The National Eisteddfod was to provide a platform on which a small nation, eager to flex itself after the 1847 education report’s assault on its character (see Treason of the Blue Books), could display its talents. Ifor Ceri’s programme for a revival of Welsh culture was undermined by costly concerts for the Anglicized gentry. In the 1860s, Hugh Owen’s attempt by means of a Social Science Section to project Wales as a progressive country again marginalized the Welsh language, and so things would continue from 1881 onwards, until the 1937 constitution declared Welsh to be the sole official language of the National Eisteddfod. The ‘All-Welsh Rule’ came into use at Caerphilly in 1950, since when it is true to say that the National Eisteddfod has championed the language. For almost a century, it had neglected it.

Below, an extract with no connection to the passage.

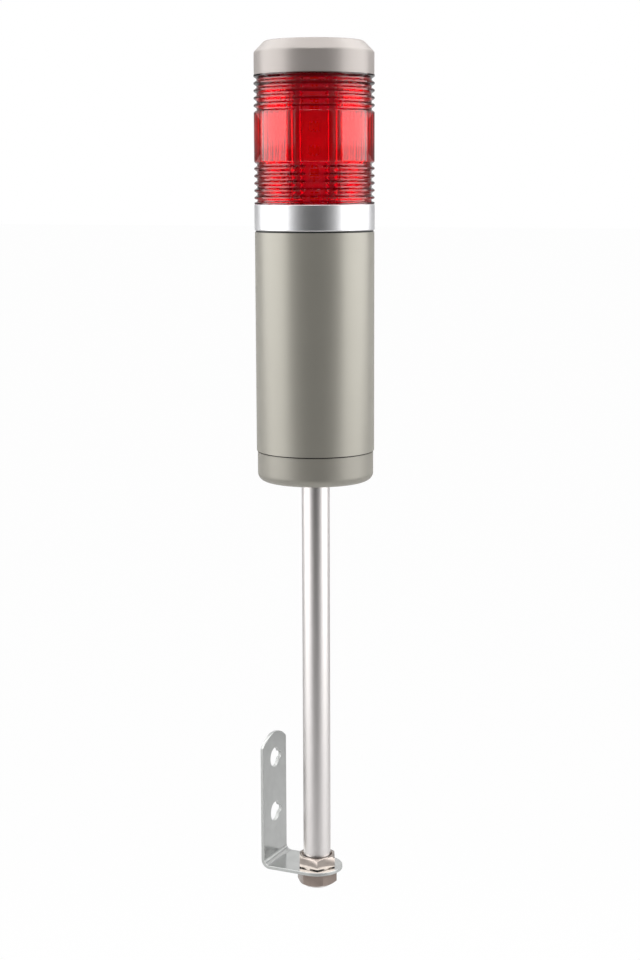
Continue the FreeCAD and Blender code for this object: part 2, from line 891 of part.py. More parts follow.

A major contributing factor to the marginalizing of the language was the fact that the National Eisteddfod from the outset was a showcase for the ‘Land of Song’, English being the primary language of the choral competitions and the concerts that attracted the crowds. Welsh was the language of a discounted literature and, what was worse, of the Gorsedd which the progressives maintained made Wales a laughing stock. But the Gorsedd survived contempt and continues to demonstrate in a colourful, public way - by chairing and crowning poets, and honouring the winners of the prose medal and the Daniel Owen memorial prize - that a society should celebrate its writers. The choirs no longer dominate the proceedings, but the National Eisteddfod is still a splendid platform for musicians and singers, as Bryn Terfel’s career shows. Drama, arts and crafts, architecture, dance and pop culture have long since counted as much as traditional music and literature in the annual fare provided. The alternative ‘Maes B’ for the young is creating its own mythology, and the national institution that emerged in the 19th century when evolution was first a burning issue, itself continues to evolve. Its survival depends on that – and on the people’s appreciation of its part in their story.